The app opens to your library, which is great. This is the function I expected, opening my music app to see all of the music I have already spent money on. The sticky navigation menu on the bottom of the screen, or the one that stays on every page, is a constraint. It is a navigation menu that limits the user and only functions to those who pay for every single subscription service that is offered by Apple Music. The menu options are Library, which brings you to your own purchased music, Listen Now, which is a blank page when I click on it, Browse, which is for Apple Music, and Radio, also a part of Apple Music, and Search, for the entire app. Not only is this the largest constraint I have seen in an app that I have already paid for, it makes more than half of the app completely useless to most users. As Don Norman said, the app may be usable, but it forces the user to “behave the way the product wishes rather than as we wish.” 
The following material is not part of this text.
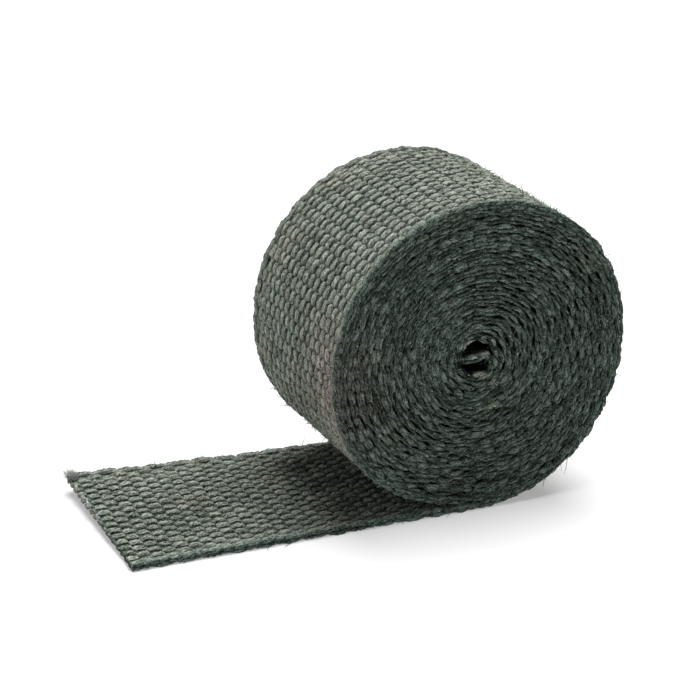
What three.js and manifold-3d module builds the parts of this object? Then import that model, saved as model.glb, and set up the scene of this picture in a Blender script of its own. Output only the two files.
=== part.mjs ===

Not only does this sticky menu not function for every user, it is also completely useless to act as the sticky menu. If you are opening the app to use your own music, you do not need a quick button to switch your service to Apple Music. Instead, it might function better to be a navigation bar within each product. For example in my own library I might want navigation to switch from sorting by album, to sorting by artist. Instead of having to hit the back button until I am back to the home screen for my library and then finding the option to sort by artist. Most people who have music on their Apple products, typically have quite a few songs in that library. Having the user only be able to sort their music one way each time they look is a constraint, and relies too much on their short term memory to recall the artist, album title, or song title for every single song they have in their library. In the end, it’s just profit centered design, and not human centered design.

Navigating the App

The Library Page of the App

The part of the app that holds the music library has high discoverability. There are six options to choose from to sort your library. You can make your own playlist, sort by artist name, by album title, by song name, by the songs you downloaded on your device, or by recently added. There is a constraint with the fact that the music can not be sorted by genre. This limits the users possible actions. 

Every page functions the same, there is a title that provides feedback that you have arrived at the page you wanted, a sort button or a more options button, you are able to scroll, click on images and play or shuffle the music. There are signifers such as an ellipsis that will display more options, an arrow functions as the back button, a down arrow to download the music to your device, and the typical play, pause, and volume signifiers. 

Using the App

The library function of the app is understandable and functional. Knowledge of the signifiers like the play and pause button makes the design human centered. In addition to the title feedback, once a button is clicked, it will turn a different color. The feedback provides reassurance to the user on a behavior level, as well as meeting their expectations of playing and sorting their music. The reflective level may of course be, should this have been easier to find?

Overall, the library function of the app is great. It navigates well, there are countless signifiers to show the user what is afforded by the app, and plenty of feedback. Where the app lacks is in its overall design to encourage the user to purchase more products from Apple. They will allow the user to easily play the music they already purchased, but they are going to show you an ad first.